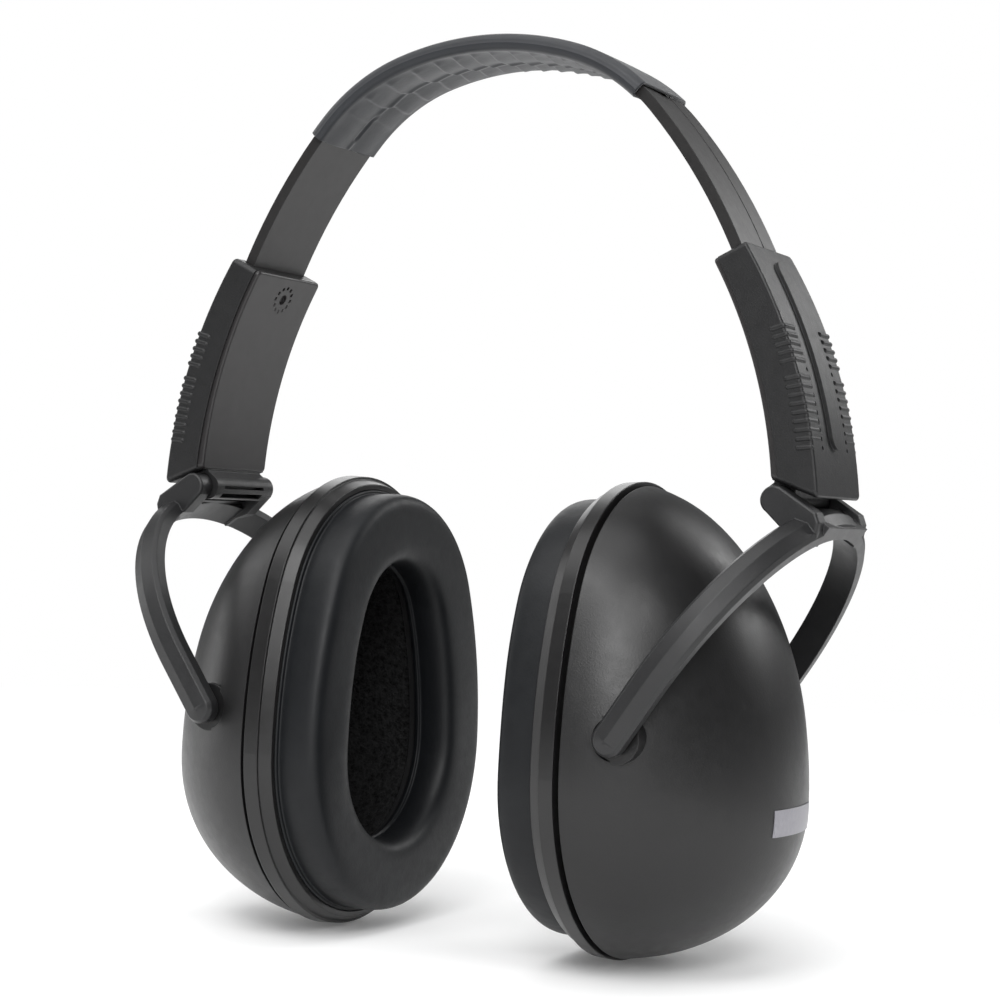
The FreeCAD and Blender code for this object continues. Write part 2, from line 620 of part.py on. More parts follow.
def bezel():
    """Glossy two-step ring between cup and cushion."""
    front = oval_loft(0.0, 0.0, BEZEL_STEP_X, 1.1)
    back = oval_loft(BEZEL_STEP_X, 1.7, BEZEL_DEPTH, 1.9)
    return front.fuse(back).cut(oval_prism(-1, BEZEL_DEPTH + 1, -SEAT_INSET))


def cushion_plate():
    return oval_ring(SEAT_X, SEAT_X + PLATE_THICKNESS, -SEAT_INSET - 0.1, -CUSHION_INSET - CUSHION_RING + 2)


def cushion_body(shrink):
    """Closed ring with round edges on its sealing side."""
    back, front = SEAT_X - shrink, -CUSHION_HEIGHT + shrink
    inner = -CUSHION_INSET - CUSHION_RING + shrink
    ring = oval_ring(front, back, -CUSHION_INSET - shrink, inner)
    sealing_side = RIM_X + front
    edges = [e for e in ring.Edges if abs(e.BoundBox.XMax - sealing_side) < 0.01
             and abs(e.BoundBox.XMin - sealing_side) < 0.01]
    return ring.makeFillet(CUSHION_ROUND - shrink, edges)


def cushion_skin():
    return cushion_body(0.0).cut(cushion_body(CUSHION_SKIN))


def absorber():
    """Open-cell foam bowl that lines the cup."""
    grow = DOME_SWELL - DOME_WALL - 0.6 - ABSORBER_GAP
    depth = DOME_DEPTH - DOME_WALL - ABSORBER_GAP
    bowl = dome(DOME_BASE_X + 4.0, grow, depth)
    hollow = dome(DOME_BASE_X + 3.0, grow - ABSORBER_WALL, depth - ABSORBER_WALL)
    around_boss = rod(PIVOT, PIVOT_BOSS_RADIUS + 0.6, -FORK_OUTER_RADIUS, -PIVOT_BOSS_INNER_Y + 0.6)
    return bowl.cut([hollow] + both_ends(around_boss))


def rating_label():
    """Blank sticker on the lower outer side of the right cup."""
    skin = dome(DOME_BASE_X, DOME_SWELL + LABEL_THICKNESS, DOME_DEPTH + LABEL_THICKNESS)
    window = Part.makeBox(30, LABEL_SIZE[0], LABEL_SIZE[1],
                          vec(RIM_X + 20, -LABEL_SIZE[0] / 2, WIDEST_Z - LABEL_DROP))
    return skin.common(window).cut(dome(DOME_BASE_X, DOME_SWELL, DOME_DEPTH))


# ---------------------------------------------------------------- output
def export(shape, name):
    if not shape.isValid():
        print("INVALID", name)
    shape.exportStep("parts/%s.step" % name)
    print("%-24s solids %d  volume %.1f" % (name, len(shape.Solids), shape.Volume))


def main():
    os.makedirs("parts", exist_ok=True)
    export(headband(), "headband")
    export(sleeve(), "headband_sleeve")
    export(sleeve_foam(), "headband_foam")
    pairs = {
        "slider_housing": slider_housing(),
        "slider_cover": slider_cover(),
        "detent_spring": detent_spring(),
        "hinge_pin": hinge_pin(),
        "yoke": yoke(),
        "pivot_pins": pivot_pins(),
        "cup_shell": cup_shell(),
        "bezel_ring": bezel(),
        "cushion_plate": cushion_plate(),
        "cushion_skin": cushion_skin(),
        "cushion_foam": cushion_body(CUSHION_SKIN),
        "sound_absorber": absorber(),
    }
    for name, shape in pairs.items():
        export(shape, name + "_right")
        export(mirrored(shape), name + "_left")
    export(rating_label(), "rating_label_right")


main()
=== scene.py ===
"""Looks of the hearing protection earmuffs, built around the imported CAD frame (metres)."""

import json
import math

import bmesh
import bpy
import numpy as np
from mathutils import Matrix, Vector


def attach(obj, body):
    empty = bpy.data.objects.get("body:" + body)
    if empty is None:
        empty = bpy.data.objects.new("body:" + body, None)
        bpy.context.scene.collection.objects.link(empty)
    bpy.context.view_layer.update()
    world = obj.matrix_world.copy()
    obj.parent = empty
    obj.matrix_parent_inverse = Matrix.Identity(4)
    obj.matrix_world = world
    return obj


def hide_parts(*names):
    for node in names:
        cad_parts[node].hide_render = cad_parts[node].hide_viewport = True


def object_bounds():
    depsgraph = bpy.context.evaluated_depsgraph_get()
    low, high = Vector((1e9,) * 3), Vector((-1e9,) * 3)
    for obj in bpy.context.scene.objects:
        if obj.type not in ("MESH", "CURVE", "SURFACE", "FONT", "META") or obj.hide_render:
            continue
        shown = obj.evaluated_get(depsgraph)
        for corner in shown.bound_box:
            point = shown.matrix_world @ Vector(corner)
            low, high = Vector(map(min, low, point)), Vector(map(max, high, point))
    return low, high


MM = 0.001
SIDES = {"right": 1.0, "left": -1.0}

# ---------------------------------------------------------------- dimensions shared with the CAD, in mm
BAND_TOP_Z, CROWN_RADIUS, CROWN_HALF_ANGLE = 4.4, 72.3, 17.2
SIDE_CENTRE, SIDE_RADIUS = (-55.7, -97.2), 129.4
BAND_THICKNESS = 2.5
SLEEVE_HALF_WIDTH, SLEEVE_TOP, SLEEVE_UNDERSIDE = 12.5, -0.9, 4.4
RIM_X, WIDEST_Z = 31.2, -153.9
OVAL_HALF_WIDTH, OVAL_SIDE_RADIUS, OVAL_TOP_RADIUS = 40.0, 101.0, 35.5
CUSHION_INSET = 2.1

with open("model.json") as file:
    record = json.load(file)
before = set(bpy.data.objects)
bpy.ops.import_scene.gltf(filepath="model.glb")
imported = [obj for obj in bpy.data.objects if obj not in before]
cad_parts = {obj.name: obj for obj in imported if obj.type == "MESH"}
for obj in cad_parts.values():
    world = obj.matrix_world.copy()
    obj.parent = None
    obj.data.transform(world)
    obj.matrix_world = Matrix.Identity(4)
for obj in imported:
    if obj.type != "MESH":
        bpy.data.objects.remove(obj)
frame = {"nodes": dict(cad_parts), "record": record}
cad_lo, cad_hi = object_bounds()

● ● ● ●

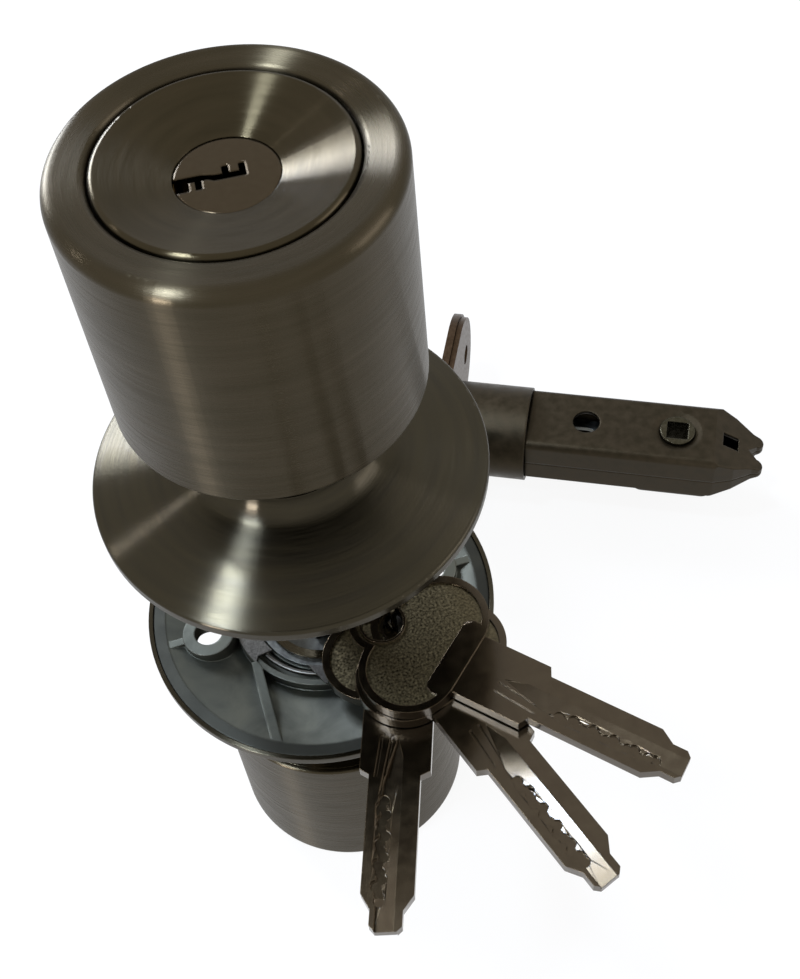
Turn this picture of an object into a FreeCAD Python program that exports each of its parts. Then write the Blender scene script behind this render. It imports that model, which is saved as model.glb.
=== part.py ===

● ● ● ●

EXERCISE
Extract the span of lines that starts with the line containing "record = json.load(file)" and ends with the line containing "cad_lo, cad_hi = object_bounds()". Keep it exact and add nothing.

WRITTEN ANSWER
    record = json.load(file)
before = set(bpy.data.objects)
bpy.ops.import_scene.gltf(filepath="model.glb")
imported = [obj for obj in bpy.data.objects if obj not in before]
cad_parts = {obj.name: obj for obj in imported if obj.type == "MESH"}
for obj in cad_parts.values():
    world = obj.matrix_world.copy()
    obj.parent = None
    obj.data.transform(world)
    obj.matrix_world = Matrix.Identity(4)
for obj in imported:
    if obj.type != "MESH":
        bpy.data.objects.remove(obj)
frame = {"nodes": dict(cad_parts), "record": record}
cad_lo, cad_hi = object_bounds()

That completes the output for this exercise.